I'm no expert when it comes to long range shooting, hell the farthest I've ever shot was 500 yards (only did that once). Damn, to be honest I shot a handgun at 240 yards before I ever shot a rifle that far.

But, just by handling it a lot (finger f***ing it a lot), the Vortex Razor with the MRAD reticle

http://www.vortexoptics.com/product...0-riflescope-with-ebr-2b-mrad-reticle/reticle

Single focal plain, and the nice feature is it's a 35mm tube instead of a 30, the amount of light it gathers is amazing. Tad heavy (touch under 2 pounds), and the 35mm rings that Vortex makes for it didn't WOW me but it's still one hell of a scope, or at least to my non trained long range eyes.
 
Shooting with breathing control is hugely important when shooting free standing or kneeling ... your inhaling and exhaling moves your chest and in turn your sight picture ... the right way to address this is to take two to three deep breaths before focusing on the shot and squeezing the trigger. You dont want to be holding your breath as this induces tension ... what you want is for your lungs to be oxygenated so you don't feel the need to breathe during the shot ... partially exhale the last breath and you should be comfortable to simply relax and squeeze the trigger.

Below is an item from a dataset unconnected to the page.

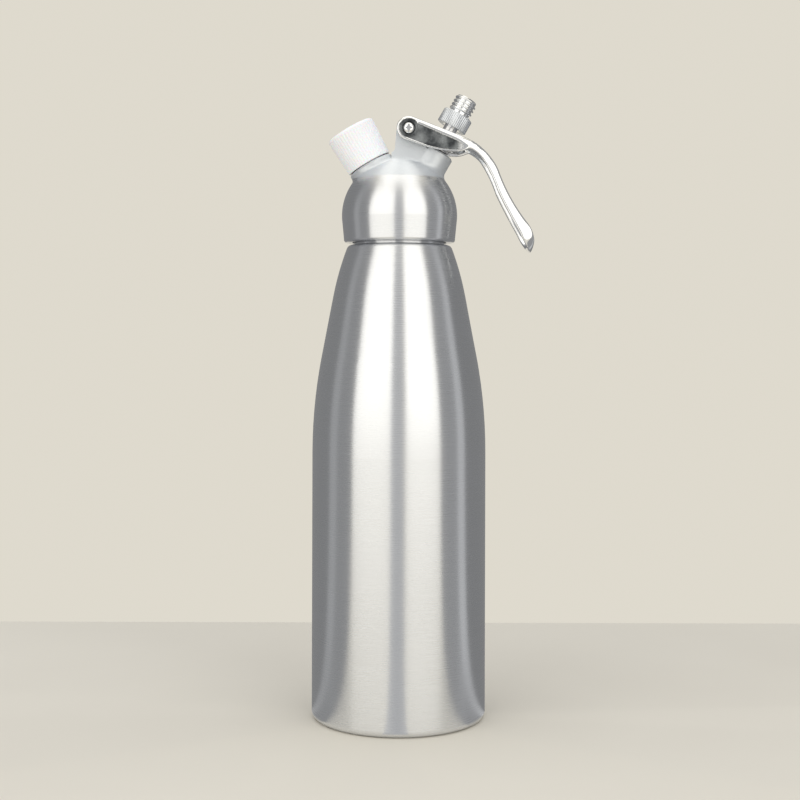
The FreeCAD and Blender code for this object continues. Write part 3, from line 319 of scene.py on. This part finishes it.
# Pieces modelled here.
def new_piece(name, mesh, material, body):
    """An object of the dispenser that moves with a body."""
    data = bpy.data.meshes.new(name)
    mesh.to_mesh(data)
    mesh.free()
    data.materials.append(material)
    piece = bpy.data.objects.new(name, data)
    bpy.context.scene.collection.objects.link(piece)
    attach(piece, body)
    return piece


def lathe(points, segments):
    """Spins a closed profile of (radius, height) points into a closed solid about Z."""
    mesh = bmesh.new()
    ring = [mesh.verts.new((radius, 0, height)) for radius, height in points]
    edges = [mesh.edges.new(pair) for pair in zip(ring, ring[1:] + ring[:1])]
    bmesh.ops.spin(mesh, geom=ring + edges, cent=(0, 0, 0), axis=(0, 0, 1), dvec=(0, 0, 0),
                   angle=math.radians(360), steps=segments, use_merge=True, use_duplicate=False)
    bmesh.ops.remove_doubles(mesh, verts=mesh.verts, dist=1e-7)
    bmesh.ops.recalc_face_normals(mesh, faces=mesh.faces)
    return mesh


def smooth_by_angle(piece, angle=40):
    """Smooth shading that keeps edges sharper than the angle."""
    for face in piece.data.polygons:
        face.use_smooth = True
    piece.data.set_sharp_from_angle(angle=math.radians(angle))


def make_cap():
    """The protective cap: fine ribs all round its slightly flared side."""
    bottom, top = 0.0315, 0.0519
    low, high = 0.01195, 0.01305
    bore, roof, edge = 0.01055, 0.002, 0.0015
    steps = 5
    rounding = [
        (high - edge + edge * math.cos(math.radians(90 * step / steps)),
         top - edge + edge * math.sin(math.radians(90 * step / steps)))
        for step in range(1, steps)
    ]
    points = [(bore, bottom), (low - 0.0003, bottom), (low, bottom + 0.0003),
              (low + 0.00006, bottom + 0.0012), (high - 0.00004, top - edge - 0.0008), (high, top - edge)]
    points += rounding + [(high - edge, top), (0, top), (0, top - roof), (bore - 0.001, top - roof),
                          (bore, top - roof - 0.001)]
    mesh = lathe(points, CAP_RIBS * 6)
    groove = 0.00026
    for vert in mesh.verts:
        radius = math.hypot(vert.co.x, vert.co.y)
        on_side = radius > low - 0.0001 and bottom + 0.001 < vert.co.z < top - edge - 0.0006
        if on_side:
            angle = math.atan2(vert.co.y, vert.co.x)
            wave = (0.5 - 0.5 * math.cos(angle * CAP_RIBS)) ** 2
            share = (radius - groove * wave) / radius
            vert.co.x *= share
            vert.co.y *= share
    bmesh.ops.transform(mesh, matrix=tilted_place(-1), verts=mesh.verts)
    cap = new_piece("cap_ribbed", mesh, white_plastic(), "cap")
    smooth_by_angle(cap, 35)
    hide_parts("protective_cap")


def make_knurled_ring(material):
    """The grip ring with its fine straight knurl."""
    bottom, top = 0.0535, 0.0610
    outer, bore, edge = 0.00805, 0.005, 0.00035
    points = [(bore, bottom), (outer - edge, bottom), (outer, bottom + edge),
              (outer, top - edge), (outer - edge, top), (bore, top)]
    mesh = lathe(points, KNURL_RIBS * 6)
    groove = 0.00028
    for vert in mesh.verts:
        radius = math.hypot(vert.co.x, vert.co.y)
        if radius > outer - 0.0001:
            angle = math.atan2(vert.co.y, vert.co.x)
            wave = 0.5 - 0.5 * math.cos(angle * KNURL_RIBS)
            share = (radius - groove * wave) / radius
            vert.co.x *= share
            vert.co.y *= share
    bmesh.ops.transform(mesh, matrix=tilted_place(1), verts=mesh.verts)
    ring = new_piece("ring_knurled", mesh, material, "stem")
    smooth_by_angle(ring, 35)
    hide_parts("knurled_ring")


def coil_line(mean, wire, turns, bottom, top):
    """The middle line of a spring's wire, whose ends bend square to the seats they stand on."""
    bend = wire * 1.1
    low = bottom + wire + bend
    pitch = (top - wire - bend - low) / turns
    slope = pitch / (2 * math.pi)
    count = int(turns * 40)
    coil = []
    for step in range(count + 1):
        angle = 2 * math.pi * turns * step / count
        coil.append(Vector((mean * math.cos(angle), mean * math.sin(angle), low + slope * angle)))
    ends = []
    for point, angle, side in ((coil[0], 0.0, -1), (coil[-1], 2 * math.pi * turns, 1)):
        way = Vector((-mean * math.sin(angle), mean * math.cos(angle), slope)).normalized() * side
        up = Vector((0, 0, side))
        arc = []
        for step in range(1, 9):
            part = math.radians(90 * step / 8)
            arc.append(point + way * bend * math.sin(part) + up * bend * (1 - math.cos(part)))
        seat = arc[-1].copy()
        seat.z = bottom if side < 0 else top
        ends.append(arc + [seat])
    return ends[0][::-1] + coil + ends[1]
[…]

The more relaxed you are the slower your heart beat ... heart beat is not able to be "controlled" but breathing is ... when you shoot prone and have the rifle stable by use of the bi-pod and a back bag and adopt good breathing technique you should not have any detrimental effect from this.
 
Just to add a bit more to what I have said ... looking at the height of the bi-pod on your set up pic ... the liklihood is that you would be arching your back in the prone position more than ideal ... this would induce greater movement from breathing ... if the rifle is lowered then the position of the butt in your shoulder is moved to a higher one near the collar bone and this minimises movement compared to a frontal position as in free standing or when arching your back high ...

Greater control can be attained by getting the Length of Pull right for your position. Most factory stocks give 13.5 inches as the standard LOP ... if you hold your shooting arm at 45 degrees and measure from the centre of your forefinger pad to the base of your bicep this will give you a starting point for your ideal LOP. It may vary further on the length of your kneck ... a longer kneck usually needs a bit longer LOP ... the advantage of getting this right is a reduction of kneck tension when in the shooting position. Often to get a good sight picture many shooters are having to deliberately hold their head back from the scope to cater for the too short stock. My LOP is 14.25 inches and the difference is very noticeable when in a prone position for a long time such as a comp. I use spacers to increase the butt length to alter the LOP as these are light and do not alter the balance of the weapon ... which in an M16 platform you want to keep light and which an adjustable stock would alter.

Checking that the right LOP has been done is tested by lying prone and getting into position with your eyes closed or covered ... if the natural position adopted by doing this gives you perfect eye relief on your scope then you are good to go ... if the scope is too close to your eye then that is the issue when kneck tension arises from pulling the head back.

Check this position in numerous shooting positions. Standing shooting may require you to feel you are leaning a little forward into the scope if it is right for the prone position ... this is not a problem as a solid cheek weld when shooting freestanding assists in a steady hold but can be too much "contact" when prone ... practise will enable you to find the ideal ... and don't be afraid of altering the scope to get it "perfect". One tip is to attach a bit of cotton with a knot tied in it to the rear eye piece or butler creek cover which when lifted to the eye brow gives the perfect eye relief on the scope ... checking this when prone will enable you to adopt a consistant eye position on the rifle which will eliminate paralax and Point of Aim alterations to your group.